WHAT THE EXERCISE ASKS:
Reproduce only the lines from the one containing "for side in" through the one containing "from mathutils import Matrix, Vector", exactly as written and with both ends included.

DATA SEGMENT:
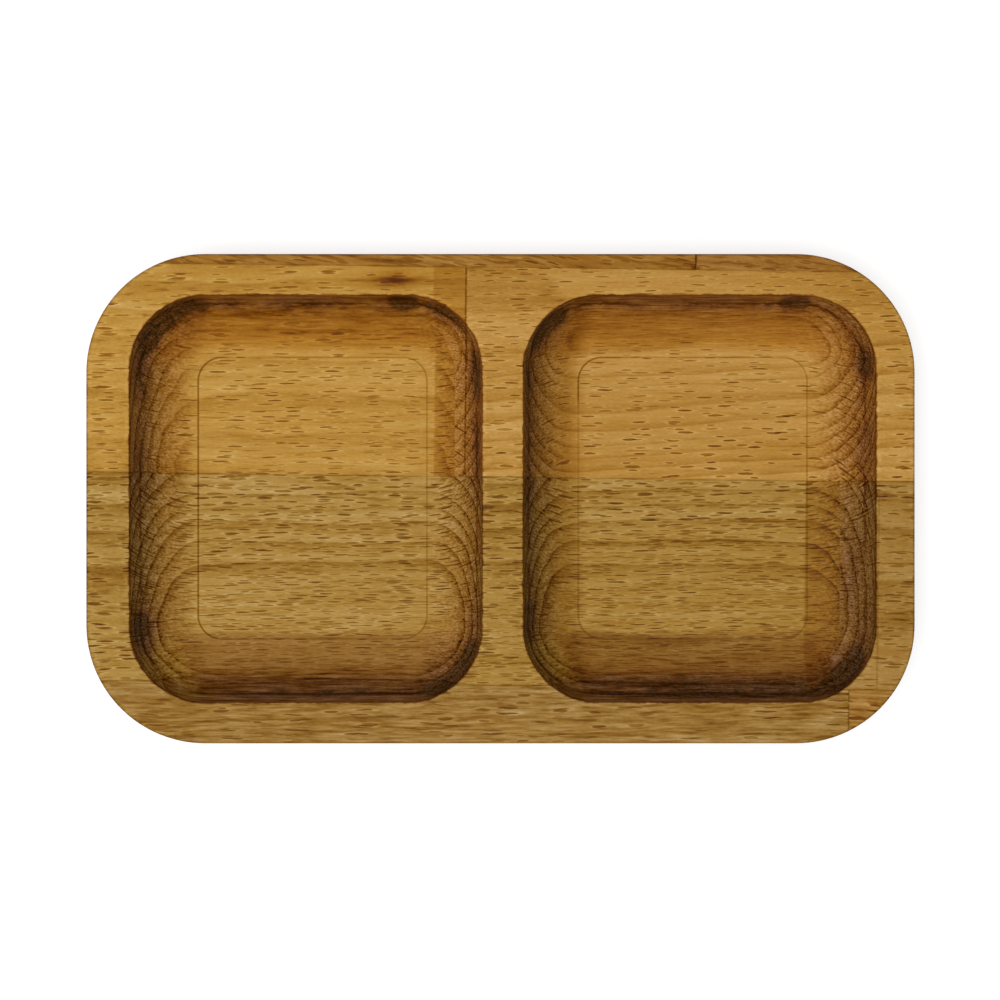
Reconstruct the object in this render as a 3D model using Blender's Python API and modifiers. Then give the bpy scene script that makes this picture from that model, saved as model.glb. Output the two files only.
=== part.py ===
"""A shallow wooden tray with two milled pockets.

It is cut from an edge-glued panel of beech: four rows of staves, and in each row one finger joint.
Metres, +Z up. The origin is the centre of the underside, +X runs along the tray and +Y to its back.
"""

import math

import bmesh
import bpy
from mathutils import Vector

# Outside of the tray
LENGTH = 0.220
WIDTH = 0.130
HEIGHT = 0.020
CORNER_RADIUS = 0.0315
ARRIS_RADIUS = 0.0008

# The two pockets, milled with a round-nosed tool whose radius is their depth
RIM_WIDTH = 0.011
FLOOR_THICKNESS = 0.005
FLOOR_CORNER_RADIUS = 0.005
POCKET_SHIFT = 0.0006
POCKET_DEPTH = HEIGHT - FLOOR_THICKNESS
COVE_RADIUS = POCKET_DEPTH
POCKET_CORNER_RADIUS = COVE_RADIUS + FLOOR_CORNER_RADIUS
POCKET_LENGTH = (LENGTH - 3 * RIM_WIDTH) / 2
POCKET_WIDTH = WIDTH - 2 * RIM_WIDTH
LEFT_POCKET_END = POCKET_SHIFT - RIM_WIDTH / 2
RIGHT_POCKET_END = LEFT_POCKET_END + RIM_WIDTH + POCKET_LENGTH

# The panel lies a little turned in the tray, so its glue lines drop towards the right
PANEL_TURN = math.radians(-0.7)
GLUE_GAP = 0.0003
BACK_STRIP_WIDTH = 0.0037
FRONT_STRIP_WIDTH = 0.0155
STAVE_WIDTH = (WIDTH - BACK_STRIP_WIDTH - FRONT_STRIP_WIDTH) / 2
BACK_GLUE_LINE = WIDTH / 2 - BACK_STRIP_WIDTH
MIDDLE_GLUE_LINE = BACK_GLUE_LINE - STAVE_WIDTH
FRONT_GLUE_LINE = MIDDLE_GLUE_LINE - STAVE_WIDTH

# The finger joints: the right stave's fingers reach left, under the line that shows on the faces
FINGERS = 4
FINGER_LENGTH = 0.010
FINGER_PITCH = 0.0038
FINGER_TIP = 0.0009
SHOULDER = (HEIGHT - FINGERS * FINGER_PITCH) / 2

# Where each end joint shows on the faces: one is set from the tray's right end, the others from a
# pocket's right end
BACK_JOINT_INSET = 0.0589
UPPER_JOINT_INSET = 0.0049
LOWER_JOINT_LIP = 0.0008
FRONT_JOINT_INSET = 0.0066
BACK_JOINT = LENGTH / 2 - BACK_JOINT_INSET
UPPER_JOINT = LEFT_POCKET_END - UPPER_JOINT_INSET
LOWER_JOINT = RIGHT_POCKET_END + LOWER_JOINT_LIP
FRONT_JOINT = RIGHT_POCKET_END - FRONT_JOINT_INSET

# Each row of the panel: the glue line at its front, its end joint, and whether that joint lies under
# a pocket's wall
ROWS = {
    "back_strip": (BACK_GLUE_LINE, BACK_JOINT, False),
    "upper_stave": (MIDDLE_GLUE_LINE, UPPER_JOINT, False),
    "lower_stave": (FRONT_GLUE_LINE, LOWER_JOINT, True),
    "front_strip": (FRONT_GLUE_LINE - STAVE_WIDTH, FRONT_JOINT, False),
}

# Cutters reach past the wood by this much
SPARE = 0.010
REACH = LENGTH + SPARE

CORNER_SEGMENTS = 10
COVE_SEGMENTS = 10
ARRIS_SEGMENTS = 2
SMOOTH_ANGLE = math.radians(30)
ROUND_PROFILE_SHARE = 0.5
UPRIGHT_SHARE = 0.99
MERGE_DISTANCE = 0.00001

WOOD_ROUGHNESS = 0.6
WOOD_COLOURS = {
    "back_strip_left": (0.31, 0.13, 0.018),
    "back_strip_right": (0.30, 0.12, 0.018),
    "upper_stave_left": (0.48, 0.24, 0.044),
    "upper_stave_right": (0.46, 0.235, 0.053),
    "lower_stave_left": (0.37, 0.20, 0.041),
    "lower_stave_right": (0.34, 0.17, 0.034),
    "front_strip_left": (0.305, 0.156, 0.034),
    "front_strip_right": (0.33, 0.155, 0.027),
}


def clear_scene():
    for obj in list(bpy.data.objects):
        bpy.data.objects.remove(obj, do_unlink=True)


def new_collection(name):
    collection = bpy.data.collections.new(name)
    bpy.context.scene.collection.children.link(collection)
    return collection


def link_object(name, data, collection):
    obj = bpy.data.objects.new(name, data)
    collection.objects.link(obj)
    return obj


def make_cutter(obj):
    obj.hide_render = True
    obj.display_type = "WIRE"
    return obj


def evaluated_mesh(obj):
    bpy.context.view_layer.update()
    graph = bpy.context.evaluated_depsgraph_get()
    return bpy.data.meshes.new_from_object(obj.evaluated_get(graph))


def add_boolean(obj, cutter, operation):
    modifier = obj.modifiers.new(f"{operation.lower()} {cutter.name}", "BOOLEAN")
    modifier.operation = operation
    modifier.solver = "EXACT"
    modifier.object = cutter


def is_upright(edge):
    return abs((edge.verts[1].co - edge.verts[0].co).normalized().z) > UPRIGHT_SHARE


def bevel_edges(bm, edges, radius, segments):
    bmesh.ops.bevel(
        bm, geom=edges, offset=radius, segments=segments, profile=ROUND_PROFILE_SHARE, affect="EDGES"
    )


def block_mesh(name, size, corner_radius=0, cove_radius=0):
    """A box centred on its origin, with rounded upright edges and a rounded lower rim."""
    bm = bmesh.new()
    bmesh.ops.create_cube(bm, size=1)
    bmesh.ops.scale(bm, vec=Vector(size), verts=bm.verts)
    if corner_radius:
        bevel_edges(bm, list(filter(is_upright, bm.edges)), corner_radius, CORNER_SEGMENTS)
    if cove_radius:
        bottom = min(bm.faces, key=lambda face: face.calc_center_median().z)
        bevel_edges(bm, list(bottom.edges), cove_radius, COVE_SEGMENTS)
    mesh = bpy.data.meshes.new(name)
    bm.to_mesh(mesh)
    bm.free()
    return mesh


def outer_block(cutters):
    """The tray's outside, with all its edges eased."""
    mesh = block_mesh("outer_block", (LENGTH, WIDTH, HEIGHT), CORNER_RADIUS)
    block = make_cutter(link_object("outer_block", mesh, cutters))
    block.location.z = HEIGHT / 2
    arris = block.modifiers.new("eased edges", "BEVEL")
    arris.limit_method = "ANGLE"
    arris.width = ARRIS_RADIUS
    arris.segments = ARRIS_SEGMENTS
    return block


def pocket_cutter(name, side, cutters):
    """The space of one pocket, where side is -1 for the left one and 1 for the right one."""
    height = POCKET_DEPTH + SPARE
    size = (POCKET_LENGTH, POCKET_WIDTH, height)
    mesh = block_mesh(name, size, POCKET_CORNER_RADIUS, COVE_RADIUS)
    cutter = make_cutter(link_object(name, mesh, cutters))
    cutter.location.x = side * (POCKET_LENGTH + RIM_WIDTH) / 2 + POCKET_SHIFT
    cutter.location.z = FLOOR_THICKNESS + height / 2
    return cutter


def milled_mesh(cutters):
    """The whole tray in one mesh, in world space, before it is parted into staves."""
    block = outer_block(cutters)
    for name, side in (("left_pocket", -1), ("right_pocket", 1)):
        add_boolean(block, pocket_cutter(name, side, cutters), "DIFFERENCE")
    mesh = evaluated_mesh(block)
    mesh.transform(block.matrix_world)
    return mesh


def cove_height(inset):
    """How high a pocket's wall stands at this distance in from the pocket's edge."""
    rise = math.sqrt(COVE_RADIUS**2 - (COVE_RADIUS - inset) ** 2)
    return HEIGHT - rise


def finger_line(under_pocket):
    """The end joint seen from the front, from below the tray to above it, as points in X and Z.

    X = 0 is the line that shows on the faces. Where the joint lies under a pocket's wall, the milling
    has parted the left stave's upper fingers from it. They are loose strips that only glue holds, so
    they count as the right stave.
    """
    points = [Vector((0, -SPARE))]
    reach = (FINGER_PITCH - FINGER_TIP) / 2
    wall = cove_height(FINGER_LENGTH - LOWER_JOINT_LIP) if under_pocket else HEIGHT
    for finger in range(FINGERS):
        middle = SHOULDER + (finger + 0.5) * FINGER_PITCH
        points.append(Vector((0, middle - reach)))
        points.append(Vector((-FINGER_LENGTH, middle - FINGER_TIP / 2)))
        if middle > wall:
            points.append(Vector((-FINGER_LENGTH, HEIGHT + SPARE)))
            return points
        points.append(Vector((-FINGER_LENGTH, middle + FINGER_TIP / 2)))
        points.append(Vector((0, middle + reach)))
    points.append(Vector((0, HEIGHT + SPARE)))
    return points


def offset_line(points, distance):
    """The line moved to its right, or to its left by a negative distance, with its corners kept sharp."""
    ways = [(end - start).normalized() for start, end in zip(points, points[1:])]
    rights = [Vector((way.y, -way.x)) for way in ways]
    befores = [rights[0], *rights]
    afters = [*rights, rights[-1]]
    moved = []
    for point, before, after in zip(points, befores, afters):
        mitre = (before + after).normalized()
        moved.append(point + mitre * distance / mitre.dot(before))
    return moved


def joint_half_mesh(name, under_pocket, side):
    """All the space on one side of an end joint, less half the glue gap: side is -1 for the left."""
    outline = offset_line(finger_line(under_pocket), side * GLUE_GAP / 2)
    outline.append(Vector((side * 2 * REACH, outline[-1].y)))
    outline.append(Vector((side * 2 * REACH, outline[0].y)))
    curve = bpy.data.curves.new(name, "CURVE")
    curve.dimensions = "2D"
    curve.fill_mode = "BOTH"
    curve.extrude = REACH
    spline = curve.splines.new("POLY")
    spline.points.add(len(outline) - 1)
    for point, place in zip(spline.points, outline):
        point.co = (*place, 0, 1)
    spline.use_cyclic_u = True
    flat = link_object(name, curve, bpy.context.scene.collection)
    flat.rotation_euler.x = math.pi / 2
    mesh = evaluated_mesh(flat)
    mesh.transform(flat.matrix_world)
    bpy.data.objects.remove(flat)
    bm = bmesh.new()
    bm.from_mesh(mesh)
    bmesh.ops.remove_doubles(bm, verts=bm.verts, dist=MERGE_DISTANCE)
    bmesh.ops.recalc_face_normals(bm, faces=bm.faces)
    bm.to_mesh(mesh)
    bm.free()
    return mesh


def add_panel(cutters):
    """The frame in which the glue lines lie square."""
    panel = link_object("panel", None, cutters)
    panel.rotation_euler.z = PANEL_TURN
    return panel


def row_cutter(row, cutters, panel):
    """The strip of the panel that one row of staves fills, less half the glue gap at either edge."""
    name = f"{row}_row"
    size = (2 * REACH, STAVE_WIDTH - GLUE_GAP, HEIGHT + 2 * SPARE)
    cutter = make_cutter(link_object(name, block_mesh(name, size), cutters))
    cutter.parent = panel
    cutter.location.y = ROWS[row][0] + STAVE_WIDTH / 2
    cutter.location.z = HEIGHT / 2
    return cutter


def joint_cutter(row, side, cutters, panel):
    """The part of a row that lies on one side of its end joint."""
    name = f"{row}_{side}_of_joint"
    mesh = joint_half_mesh(name, ROWS[row][2], -1 if side == "left" else 1)
    cutter = make_cutter(link_object(name, mesh, cutters))
    cutter.parent = panel
    cutter.location.x = ROWS[row][1]
    return cutter


def beech(name):
    material = bpy.data.materials.new(name)
    material.use_nodes = True
    shader = material.node_tree.nodes["Principled BSDF"]
    shader.inputs["Base Color"].default_value = (*WOOD_COLOURS[name], 1)
    shader.inputs["Roughness"].default_value = WOOD_ROUGHNESS
    shader.inputs["Metallic"].default_value = 0
    return material


def add_stave(name, milled, cutters, parts):
    """One piece of wood: the part of the milled tray that the given cutters hold."""
    uncut = link_object(name, milled.copy(), parts)
    for cutter in cutters:
        add_boolean(uncut, cutter, "INTERSECT")
    mesh = evaluated_mesh(uncut)
    bpy.data.objects.remove(uncut)
    mesh.name = name
    mesh.materials.clear()
    mesh.materials.append(beech(name))
    mesh.shade_smooth()
    mesh.set_sharp_from_angle(angle=SMOOTH_ANGLE)
    return link_object(name, mesh, parts)


def build_tray():
    cutters = new_collection("cutters")
    parts = new_collection("wooden_tray")
    tray = link_object("tray", None, parts)
    milled = milled_mesh(cutters)
    panel = add_panel(cutters)
    for row in ROWS:
        strip = row_cutter(row, cutters, panel)
        for side in ("left", "right"):
            joint = joint_cutter(row, side, cutters, panel)
            stave = add_stave(f"{row}_{side}", milled, (strip, joint), parts)
            stave.parent = tray


clear_scene()
build_tray()
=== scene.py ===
"""The looks of a shallow wooden tray with two milled pockets.

Eight staves of beech, each with its own grain, a pale floor, soft light and a camera that looks
straight down. Shapes are in metres. Inside the materials a length is in millimetres.
"""

import contextlib
import math

import bmesh
import bpy
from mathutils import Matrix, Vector


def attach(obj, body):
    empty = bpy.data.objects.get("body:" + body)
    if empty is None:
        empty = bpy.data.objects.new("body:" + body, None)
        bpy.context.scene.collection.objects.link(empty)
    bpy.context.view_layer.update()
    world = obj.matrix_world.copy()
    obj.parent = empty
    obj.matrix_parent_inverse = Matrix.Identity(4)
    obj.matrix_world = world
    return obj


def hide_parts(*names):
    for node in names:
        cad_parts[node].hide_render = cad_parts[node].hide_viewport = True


# Millimetres in a metre, for the lengths inside the materials
MM = 1000

# The outside of the tray
LENGTH = 0.220
WIDTH = 0.130
HEIGHT = 0.020
CORNER_RADIUS = 0.0315
ARRIS_RADIUS = 0.0008

# The two pockets, cut with a round-nosed tool
RIM_WIDTH = 0.011
FLOOR_THICKNESS = 0.005
FLOOR_CORNER_RADIUS = 0.005
POCKET_SHIFT = 0.0006
COVE_RADIUS = HEIGHT - FLOOR_THICKNESS
POCKET_CORNER_RADIUS = COVE_RADIUS + FLOOR_CORNER_RADIUS
POCKET_LENGTH = (LENGTH - 3 * RIM_WIDTH) / 2
POCKET_WIDTH = WIDTH - 2 * RIM_WIDTH
POCKET_REACH = (POCKET_LENGTH + RIM_WIDTH) / 2
LEFT_POCKET_END = POCKET_SHIFT - RIM_WIDTH / 2
RIGHT_POCKET_END = LEFT_POCKET_END + RIM_WIDTH + POCKET_LENGTH
POCKET_EASE = 0.0003

# The glued panel, a little turned in the tray
PANEL_TURN = math.radians(-0.7)
HAIRLINE = 0.00004
BACK_GLUE_LINE = 0.0613
STAVE_WIDTH = 0.0554
MIDDLE_GLUE_LINE = BACK_GLUE_LINE - STAVE_WIDTH
FRONT_GLUE_LINE = MIDDLE_GLUE_LINE - STAVE_WIDTH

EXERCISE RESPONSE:
        for side in ("left", "right"):
            joint = joint_cutter(row, side, cutters, panel)
            stave = add_stave(f"{row}_{side}", milled, (strip, joint), parts)
            stave.parent = tray


clear_scene()
build_tray()
=== scene.py ===
"""The looks of a shallow wooden tray with two milled pockets.

Eight staves of beech, each with its own grain, a pale floor, soft light and a camera that looks
straight down. Shapes are in metres. Inside the materials a length is in millimetres.
"""

import contextlib
import math

import bmesh
import bpy
from mathutils import Matrix, Vector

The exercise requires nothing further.